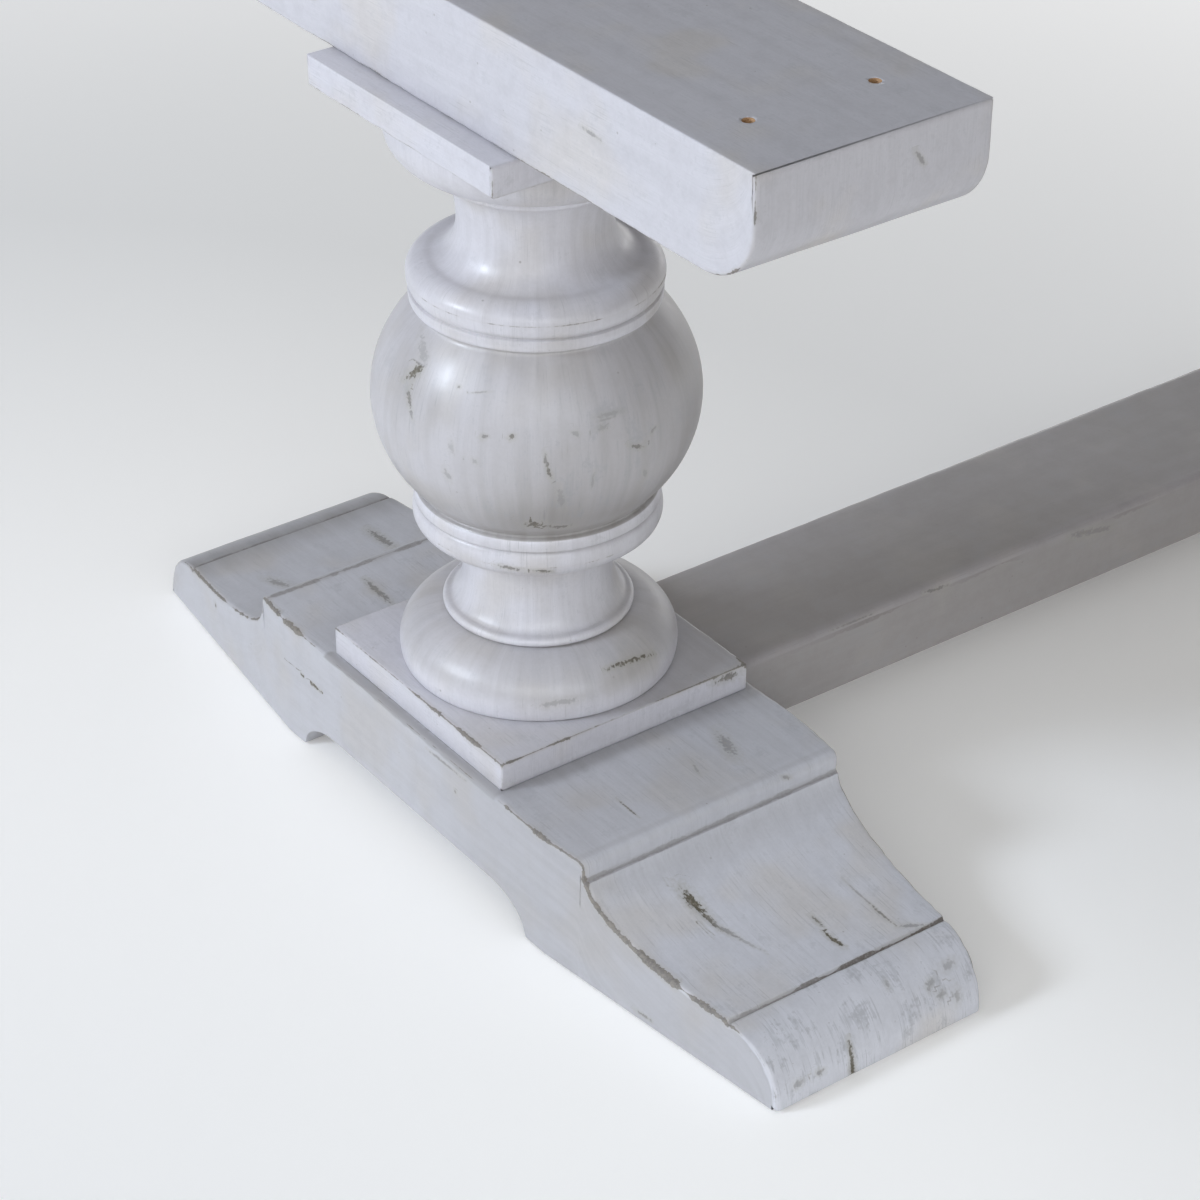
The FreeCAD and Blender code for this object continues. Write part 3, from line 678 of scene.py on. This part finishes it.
foot_paint = antique_paint("white paint on the foot", 4.0, streaks=0.8, cream=0.5, body=(205, 206, 213),
                           glaze=(149, 147, 148))
raw_wood = bare_wood("bare wood in the holes", 2.0)
coat(foot, foot_paint, raw_wood)
rod_bore = 0.0055
nut_pocket = 0.0145
nut_deep = 0.015
dowel_x = 0.040
dowel_bore = 0.0051
spill = 0.001
dowel_hole_deep = 0.023
glide_spots = [(x, y) for x in (-0.185, 0.185) for y in (-0.04996, 0.04996)]
glide_seat = 0.0122
glide_seat_deep = 0.002
glide_pin_hole = 0.0025
glide_pin_deep = 0.016
screw_x = 0.018
screw_y = 0.062
screw_head = 0.0047
screw_head_deep = 0.005
screw_hole = 0.0025
screw_deep = 0.033
tenon_low = Vector((-0.029, 0.046, 0.029))
tenon_high = Vector((0.029, foot_side, 0.049))
tenon_clear = 0.00015


def foot_bores(build):
    pin_cutter(build, 0, 0, [(arch_z - spill, nut_pocket), (arch_z + nut_deep, nut_pocket),
                             (arch_z + nut_deep, rod_bore), (foot_top + spill, rod_bore)])
    for x in (-dowel_x, dowel_x):
        pin_cutter(build, x, 0, [(foot_top - dowel_hole_deep, dowel_bore), (foot_top + spill, dowel_bore)])
    for x, y in glide_spots:
        pin_cutter(build, x, y, [(foot_pad - spill, glide_seat), (foot_pad + glide_seat_deep, glide_seat),
                                 (foot_pad + glide_seat_deep, glide_pin_hole),
                                 (foot_pad + glide_pin_deep, glide_pin_hole)])
    box_cutter(build, tenon_low - Vector((tenon_clear,) * 3),
               tenon_high + Vector((tenon_clear, spill, tenon_clear)))


def foot_screw_holes(build):
    for x in (-screw_x, screw_x):
        pin_cutter(build, x, screw_y, [(arch_z - spill, screw_head), (arch_z + screw_head_deep, screw_head),
                                       (arch_z + screw_head_deep, screw_hole),
                                       (arch_z + screw_deep, screw_hole)], 24)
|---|
- [Aim of the exercise]:
Print, please, the lines above from the very first through the one that holds "tenon_clear = 0.00015", both included, word for word and with nothing else.

- [Output of the task]:
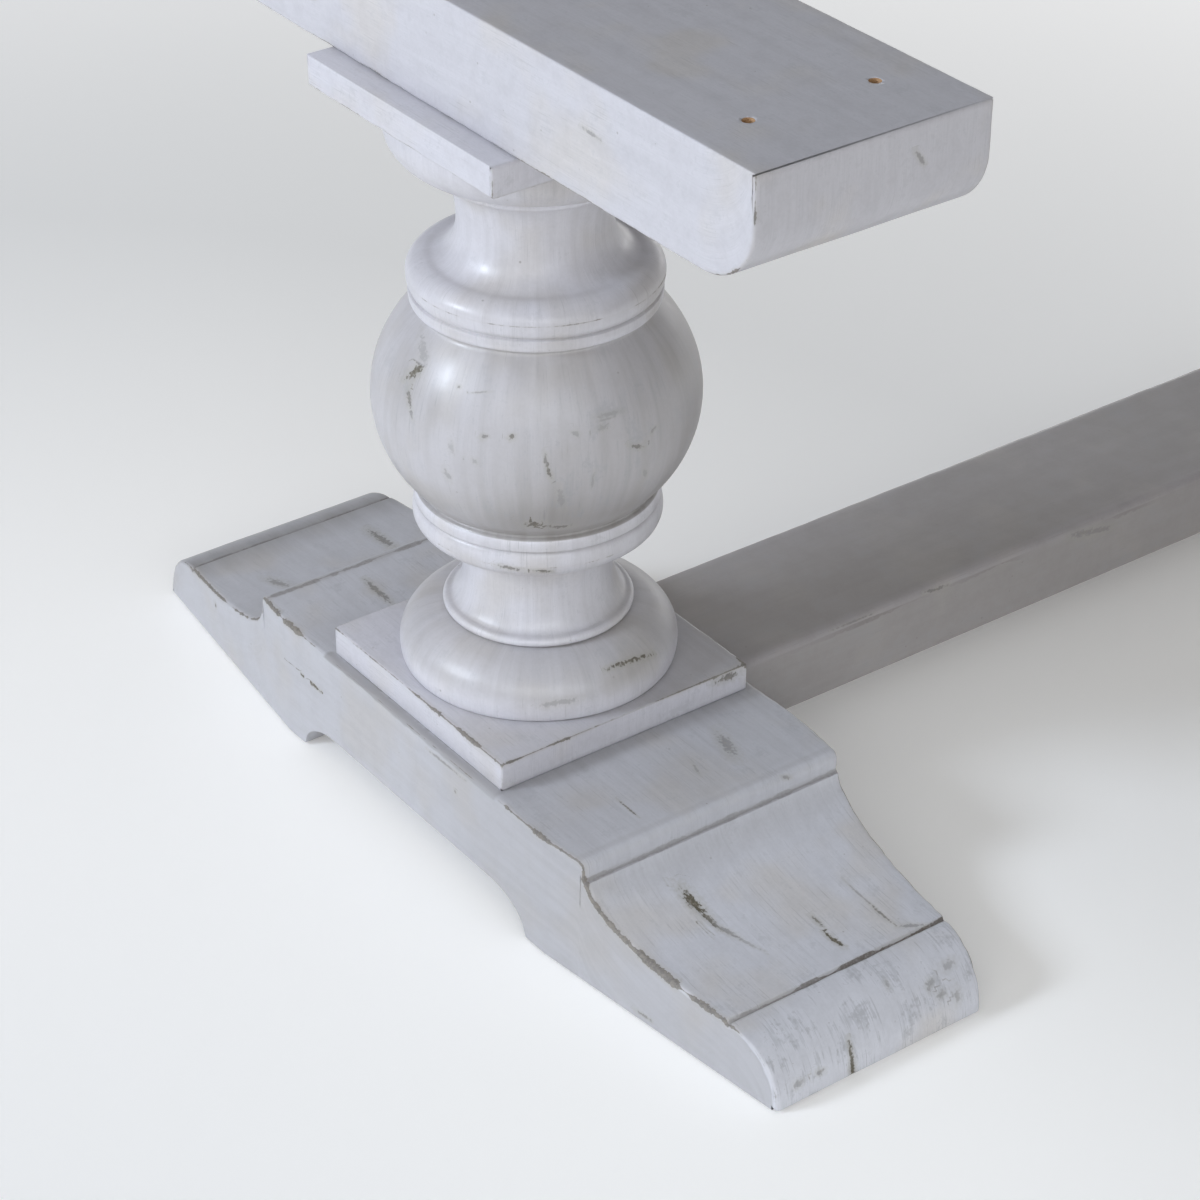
The FreeCAD and Blender code for this object continues. Write part 3, from line 678 of scene.py on. This part finishes it.
foot_paint = antique_paint("white paint on the foot", 4.0, streaks=0.8, cream=0.5, body=(205, 206, 213),
                           glaze=(149, 147, 148))
raw_wood = bare_wood("bare wood in the holes", 2.0)
coat(foot, foot_paint, raw_wood)
rod_bore = 0.0055
nut_pocket = 0.0145
nut_deep = 0.015
dowel_x = 0.040
dowel_bore = 0.0051
spill = 0.001
dowel_hole_deep = 0.023
glide_spots = [(x, y) for x in (-0.185, 0.185) for y in (-0.04996, 0.04996)]
glide_seat = 0.0122
glide_seat_deep = 0.002
glide_pin_hole = 0.0025
glide_pin_deep = 0.016
screw_x = 0.018
screw_y = 0.062
screw_head = 0.0047
screw_head_deep = 0.005
screw_hole = 0.0025
screw_deep = 0.033
tenon_low = Vector((-0.029, 0.046, 0.029))
tenon_high = Vector((0.029, foot_side, 0.049))
tenon_clear = 0.00015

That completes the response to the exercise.